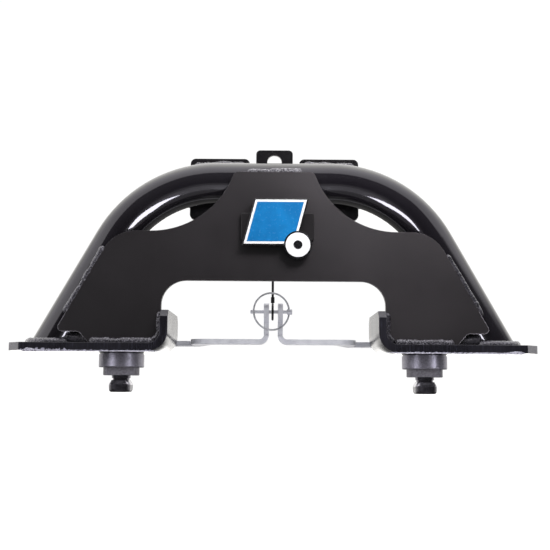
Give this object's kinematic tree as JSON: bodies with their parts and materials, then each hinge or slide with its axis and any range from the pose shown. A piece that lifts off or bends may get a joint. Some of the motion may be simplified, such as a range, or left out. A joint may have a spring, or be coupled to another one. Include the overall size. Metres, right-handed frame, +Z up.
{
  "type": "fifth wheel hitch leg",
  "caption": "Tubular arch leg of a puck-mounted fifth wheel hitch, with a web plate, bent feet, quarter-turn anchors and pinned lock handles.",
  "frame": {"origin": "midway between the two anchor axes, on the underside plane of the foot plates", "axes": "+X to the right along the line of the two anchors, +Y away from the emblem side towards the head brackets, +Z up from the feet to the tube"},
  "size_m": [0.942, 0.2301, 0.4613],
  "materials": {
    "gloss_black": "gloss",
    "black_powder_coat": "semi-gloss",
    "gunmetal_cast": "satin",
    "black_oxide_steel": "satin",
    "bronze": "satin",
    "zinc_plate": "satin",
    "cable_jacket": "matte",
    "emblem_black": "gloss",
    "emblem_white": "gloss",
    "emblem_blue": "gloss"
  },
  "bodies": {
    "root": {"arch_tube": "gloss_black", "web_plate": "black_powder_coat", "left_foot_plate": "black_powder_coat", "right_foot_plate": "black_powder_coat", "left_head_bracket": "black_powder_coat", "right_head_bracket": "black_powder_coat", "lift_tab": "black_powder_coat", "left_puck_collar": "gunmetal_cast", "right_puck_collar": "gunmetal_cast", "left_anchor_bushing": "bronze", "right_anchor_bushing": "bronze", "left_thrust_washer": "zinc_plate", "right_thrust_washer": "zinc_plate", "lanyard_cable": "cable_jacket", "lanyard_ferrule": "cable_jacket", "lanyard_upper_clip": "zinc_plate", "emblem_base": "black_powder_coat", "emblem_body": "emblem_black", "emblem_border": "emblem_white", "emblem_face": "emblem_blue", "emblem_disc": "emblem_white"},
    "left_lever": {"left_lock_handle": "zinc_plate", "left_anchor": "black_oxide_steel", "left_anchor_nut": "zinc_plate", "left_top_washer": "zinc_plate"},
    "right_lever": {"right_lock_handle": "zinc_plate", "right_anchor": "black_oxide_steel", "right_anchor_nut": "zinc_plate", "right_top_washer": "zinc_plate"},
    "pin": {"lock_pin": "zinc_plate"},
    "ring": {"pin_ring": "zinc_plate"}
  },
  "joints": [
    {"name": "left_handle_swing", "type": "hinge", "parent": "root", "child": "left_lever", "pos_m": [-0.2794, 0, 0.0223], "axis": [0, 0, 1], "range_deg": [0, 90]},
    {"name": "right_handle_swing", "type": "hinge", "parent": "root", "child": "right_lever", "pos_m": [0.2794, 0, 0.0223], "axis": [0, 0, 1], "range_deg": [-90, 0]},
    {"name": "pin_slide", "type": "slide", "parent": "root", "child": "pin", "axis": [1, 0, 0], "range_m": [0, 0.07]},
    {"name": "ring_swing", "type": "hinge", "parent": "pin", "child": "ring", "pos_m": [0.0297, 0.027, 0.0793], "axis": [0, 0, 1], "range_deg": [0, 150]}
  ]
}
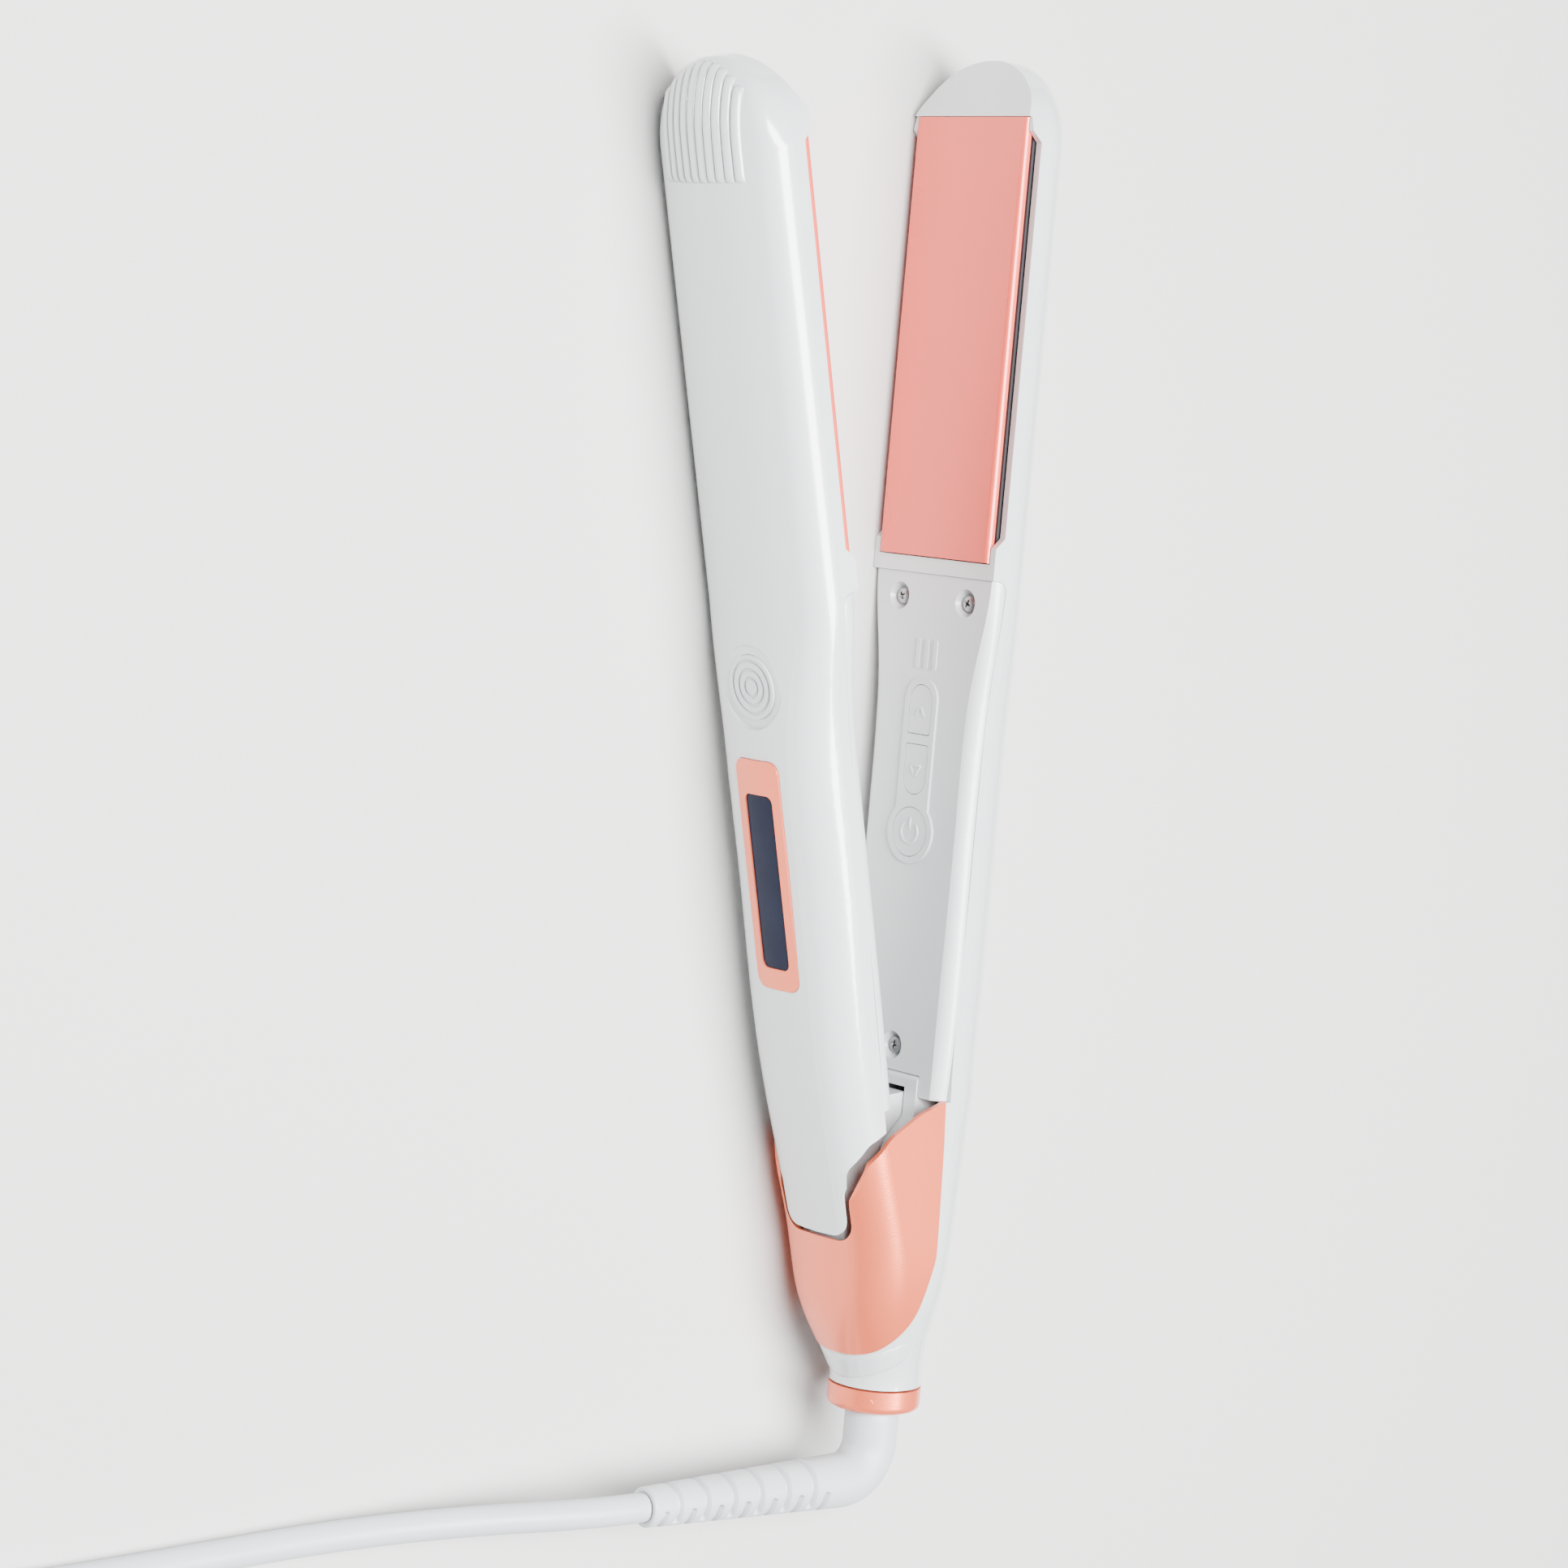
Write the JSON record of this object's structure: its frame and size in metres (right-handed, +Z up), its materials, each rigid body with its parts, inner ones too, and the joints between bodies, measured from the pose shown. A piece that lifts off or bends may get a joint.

★ ★ ★ ★ ★ ★ ★

BRIEF -> Every entry must be output again, exactly as written above.

EXERCISE ANSWER ->
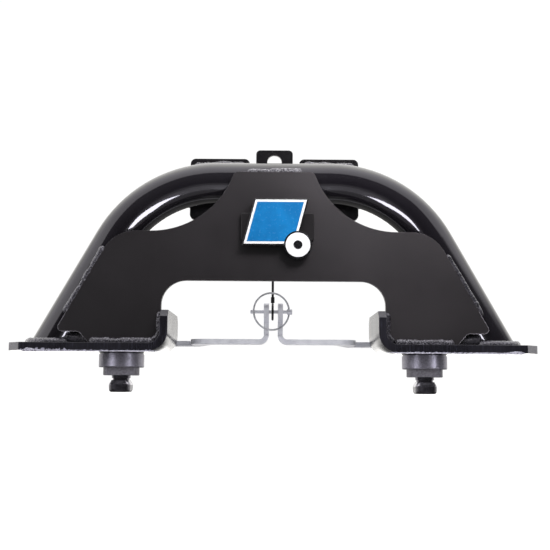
Give this object's kinematic tree as JSON: bodies with their parts and materials, then each hinge or slide with its axis and any range from the pose shown. A piece that lifts off or bends may get a joint. Some of the motion may be simplified, such as a range, or left out. A joint may have a spring, or be coupled to another one. Include the overall size. Metres, right-handed frame, +Z up.
{
  "type": "fifth wheel hitch leg",
  "caption": "Tubular arch leg of a puck-mounted fifth wheel hitch, with a web plate, bent feet, quarter-turn anchors and pinned lock handles.",
  "frame": {"origin": "midway between the two anchor axes, on the underside plane of the foot plates", "axes": "+X to the right along the line of the two anchors, +Y away from the emblem side towards the head brackets, +Z up from the feet to the tube"},
  "size_m": [0.942, 0.2301, 0.4613],
  "materials": {
    "gloss_black": "gloss",
    "black_powder_coat": "semi-gloss",
    "gunmetal_cast": "satin",
    "black_oxide_steel": "satin",
    "bronze": "satin",
    "zinc_plate": "satin",
    "cable_jacket": "matte",
    "emblem_black": "gloss",
    "emblem_white": "gloss",
    "emblem_blue": "gloss"
  },
  "bodies": {
    "root": {"arch_tube": "gloss_black", "web_plate": "black_powder_coat", "left_foot_plate": "black_powder_coat", "right_foot_plate": "black_powder_coat", "left_head_bracket": "black_powder_coat", "right_head_bracket": "black_powder_coat", "lift_tab": "black_powder_coat", "left_puck_collar": "gunmetal_cast", "right_puck_collar": "gunmetal_cast", "left_anchor_bushing": "bronze", "right_anchor_bushing": "bronze", "left_thrust_washer": "zinc_plate", "right_thrust_washer": "zinc_plate", "lanyard_cable": "cable_jacket", "lanyard_ferrule": "cable_jacket", "lanyard_upper_clip": "zinc_plate", "emblem_base": "black_powder_coat", "emblem_body": "emblem_black", "emblem_border": "emblem_white", "emblem_face": "emblem_blue", "emblem_disc": "emblem_white"},
    "left_lever": {"left_lock_handle": "zinc_plate", "left_anchor": "black_oxide_steel", "left_anchor_nut": "zinc_plate", "left_top_washer": "zinc_plate"},
    "right_lever": {"right_lock_handle": "zinc_plate", "right_anchor": "black_oxide_steel", "right_anchor_nut": "zinc_plate", "right_top_washer": "zinc_plate"},
    "pin": {"lock_pin": "zinc_plate"},
    "ring": {"pin_ring": "zinc_plate"}
  },
  "joints": [
    {"name": "left_handle_swing", "type": "hinge", "parent": "root", "child": "left_lever", "pos_m": [-0.2794, 0, 0.0223], "axis": [0, 0, 1], "range_deg": [0, 90]},
    {"name": "right_handle_swing", "type": "hinge", "parent": "root", "child": "right_lever", "pos_m": [0.2794, 0, 0.0223], "axis": [0, 0, 1], "range_deg": [-90, 0]},
    {"name": "pin_slide", "type": "slide", "parent": "root", "child": "pin", "axis": [1, 0, 0], "range_m": [0, 0.07]},
    {"name": "ring_swing", "type": "hinge", "parent": "pin", "child": "ring", "pos_m": [0.0297, 0.027, 0.0793], "axis": [0, 0, 1], "range_deg": [0, 150]}
  ]
}
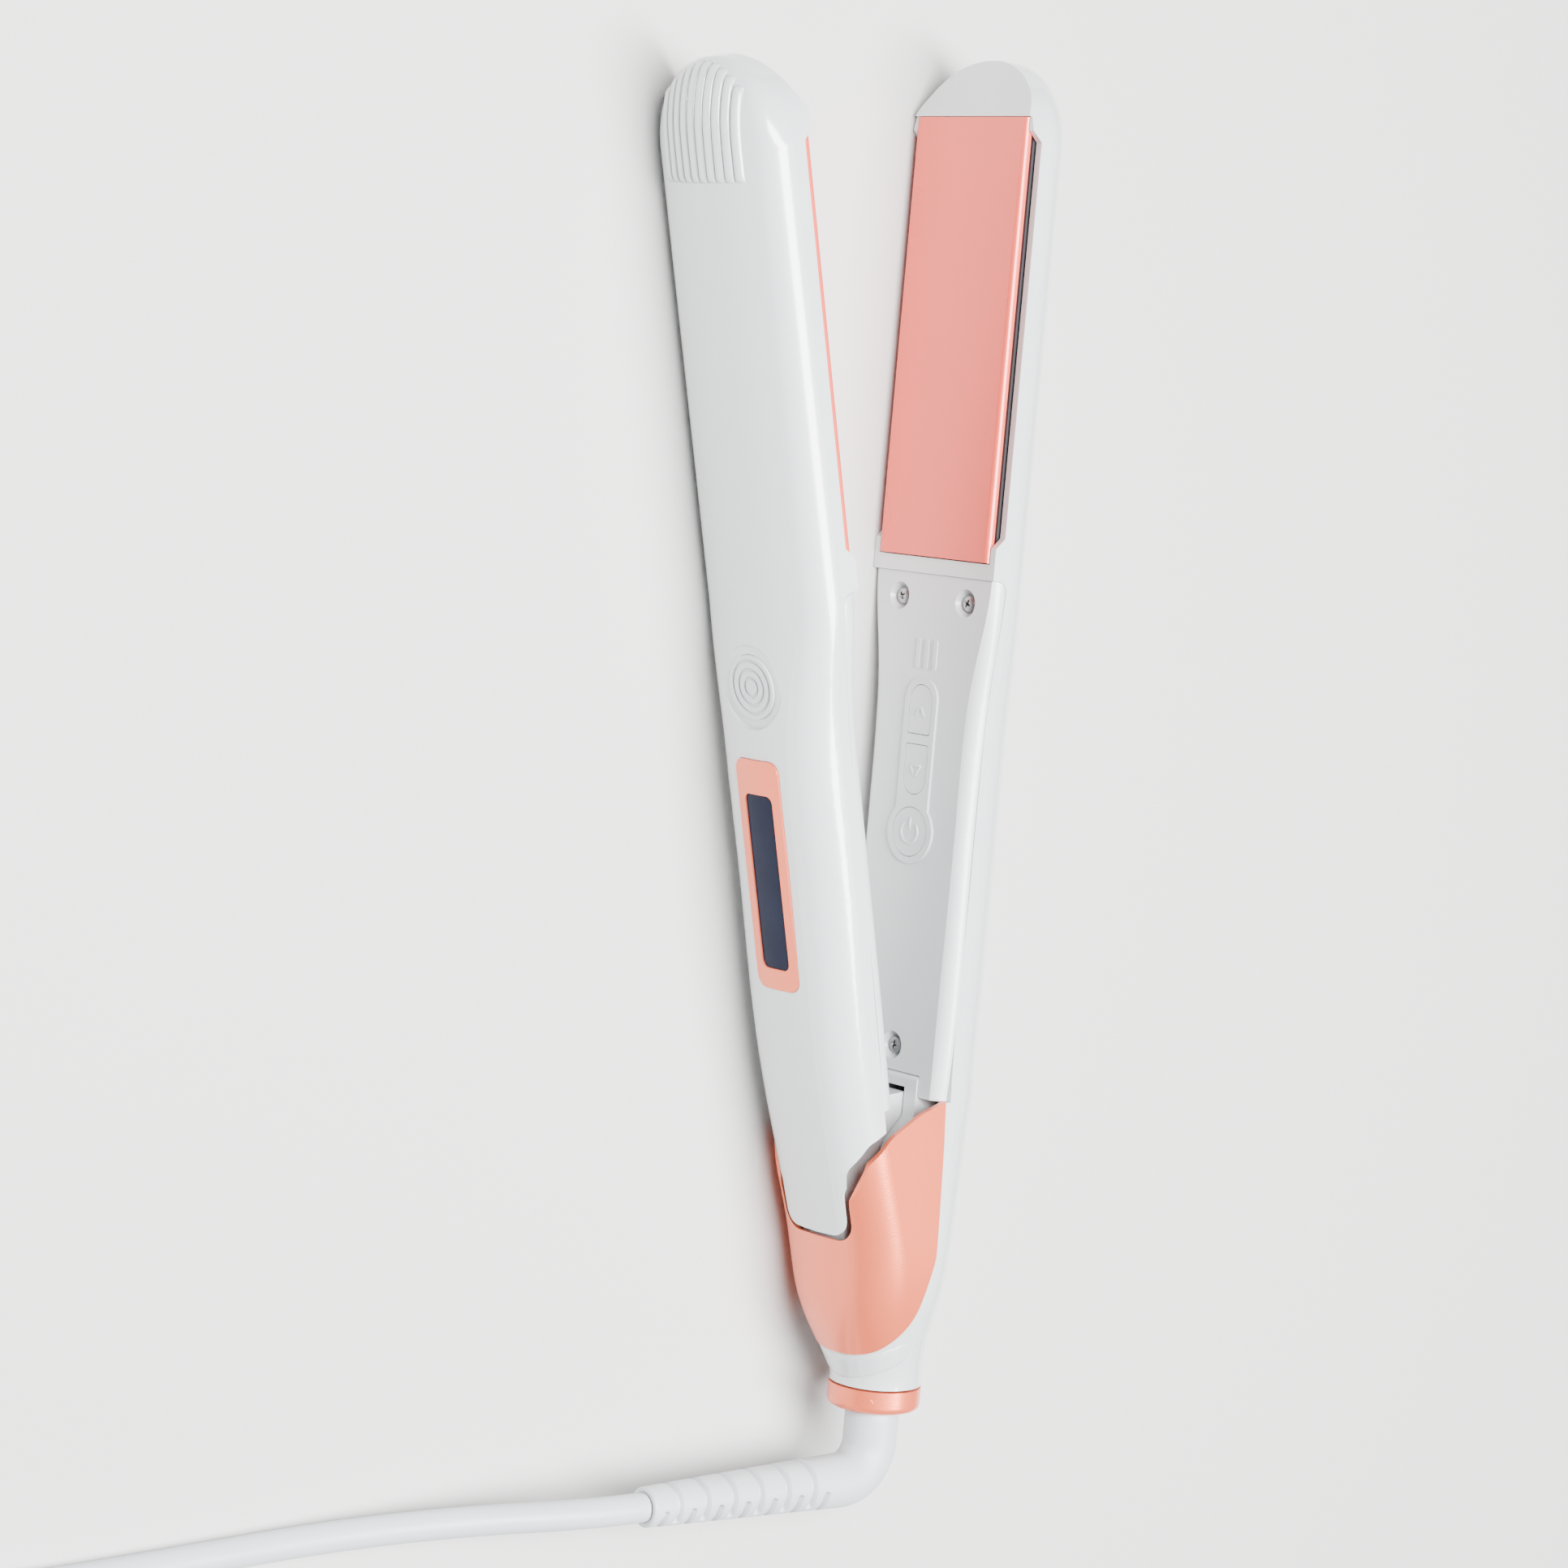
Write the JSON record of this object's structure: its frame and size in metres (right-handed, +Z up), its materials, each rigid body with its parts, inner ones too, and the joints between bodies, measured from the pose shown. A piece that lifts off or bends may get a joint.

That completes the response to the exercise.